I had COVID-19 symptoms in December and January for about five weeks. It started with severe fatigue the first week. I slept most of each day during that period. Then my energy returned, and in the following four weeks my symptoms fluctuated between mild, intermittent shortness of breath, runny/stuffy nose and a dry cough. I also had achy legs and a fever of about 100 for three or four days. A flu test I took came back negative, blood tests revealed nothing and a chest x-ray showed healthy lungs. Doctors never diagnosed it as anything other than "probably some virus." Now comes a report by UncoverDC investigative journalist Tracy Beanz who analyzed statistics published by the Centers for Disease Control and Prevention (CDC) that give credence to copious anecdotal evidence of COVID-19 spreading throughout the United States in the fall of 2019:  

It is clear from the CDC data that a number of states in the country experienced an onslaught of [influenza-like illness] beginning in November of 2019, much earlier and much more substantive than the four previous years. UncoverDC received almost 1,000 responses from Americans who have experienced a “COVID-like” illness in the months before the pandemic was declared and the US government began implementing measures to “flatten the curve”. The majority were tested for flu, with results coming back negative. Many of them fought through it on their own. Some were hospitalized.

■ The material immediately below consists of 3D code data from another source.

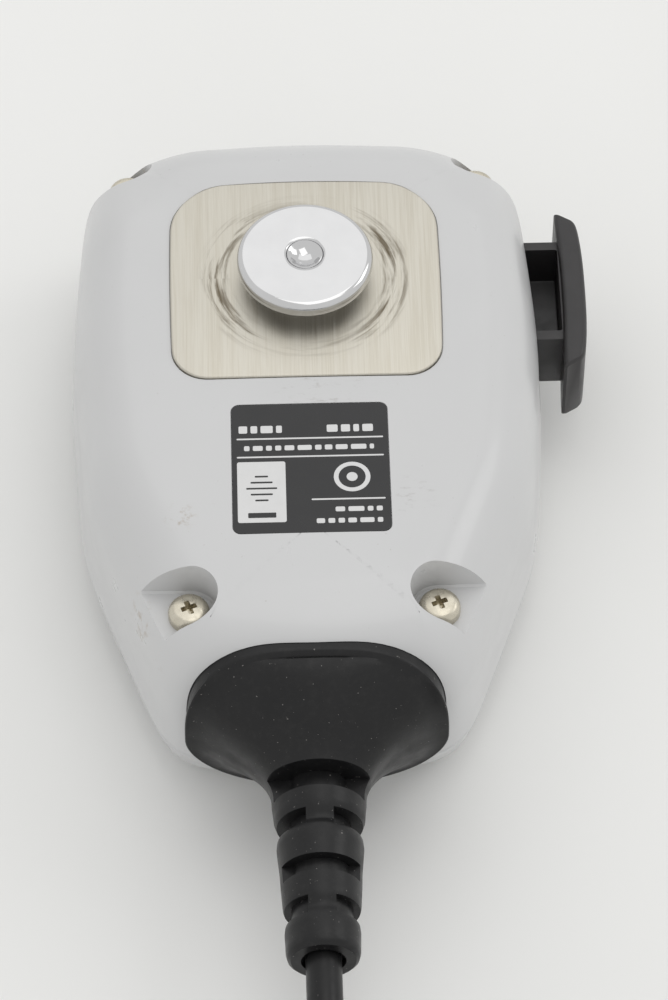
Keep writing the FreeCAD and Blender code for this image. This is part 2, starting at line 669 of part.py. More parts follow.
def hanger():
    """Plate, button and stud, with the washer, lug and nut that hold them through the casing."""
    plate_top = "back_z + plate_proud"
    disc_low = f"{plate_top} + neck_long"
    disc_top = f"{disc_low} + disc_thick"
    ceiling = "back_z - wall"
    plate = prism("plate_blank", plate_outline(), f"{plate_top} - plate_thick", "plate_thick")
    carve("hanger_plate", plate, [drum("plate_hole", "shank_radius + fit", "back_z", "0", "button_y", "seam_z")])

    disc = doc.addObject("PartDesign::Body", "disc_blank")
    pad = disc.newObject("PartDesign::Pad", "disc_pad")
    sketch = disc.newObject("Sketcher::SketchObject", "disc_outline")
    sketch.AttachmentSupport = (origin_plane(disc, "XY_Plane"), [""])
    sketch.MapMode = "FlatFace"
    sketch.setExpression("AttachmentOffset.Base.z", formula(disc_low))
    sketch.setExpression("AttachmentOffset.Base.y", formula("button_y"))
    ring = sketch.addGeometry(Part.Circle(Vector(), Vector(0, 0, 1), value("disc_radius")))
    size = sketch.addConstraint(Sketcher.Constraint("Radius", ring, value("disc_radius")))
    sketch.addConstraint(Sketcher.Constraint("Coincident", ring, 3, -1, 1))
    sketch.setExpression(f"Constraints[{size}]", formula("disc_radius"))
    pad.Profile = sketch
    bind(pad, Length="disc_thick")
    disc.Tip = pad
    soften(disc, "disc_edge", lambda box: box.XLength > value("disc_radius"))
    carve("hanger_disc", disc, [drum("disc_hole", "rivet_radius", "back_z", "0", "button_y", plate_top)])

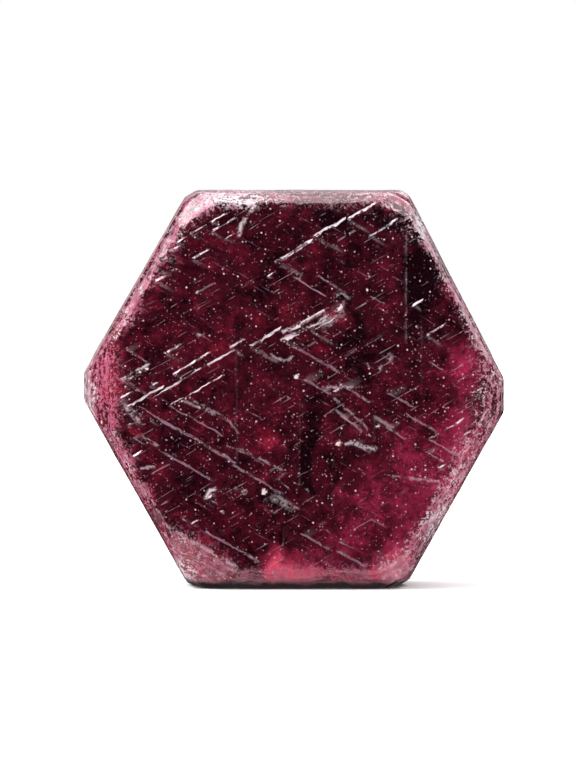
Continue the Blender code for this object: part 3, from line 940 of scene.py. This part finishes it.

The implications of this are many. If many more people than originally thought have already had this virus, and survived, it means that Americans in those areas are likely able to return to normal life. It gives us a broader data set to look at in terms of fatality, length of illness, treatment measures, etc.

Patients who have recovered from COVID-19 might be the key to treating those who are or will become sick from the virus. The Mayo Clinic is conducting research with blood from such people. The results could spur an economic rebound and a return to something resembling normalcy.

One caveat: Some of my symptoms returned about 10 days ago for a week, but this time they were much milder, and there was no fever or achiness. Of course it's possible I didn't actually have the dreaded virus one or both times, but I definitely was vexed by telltale symptoms. The uncertainty underscores how important it is to pay close attention to everyone in my category, and for intensive research to accelerate forthwith.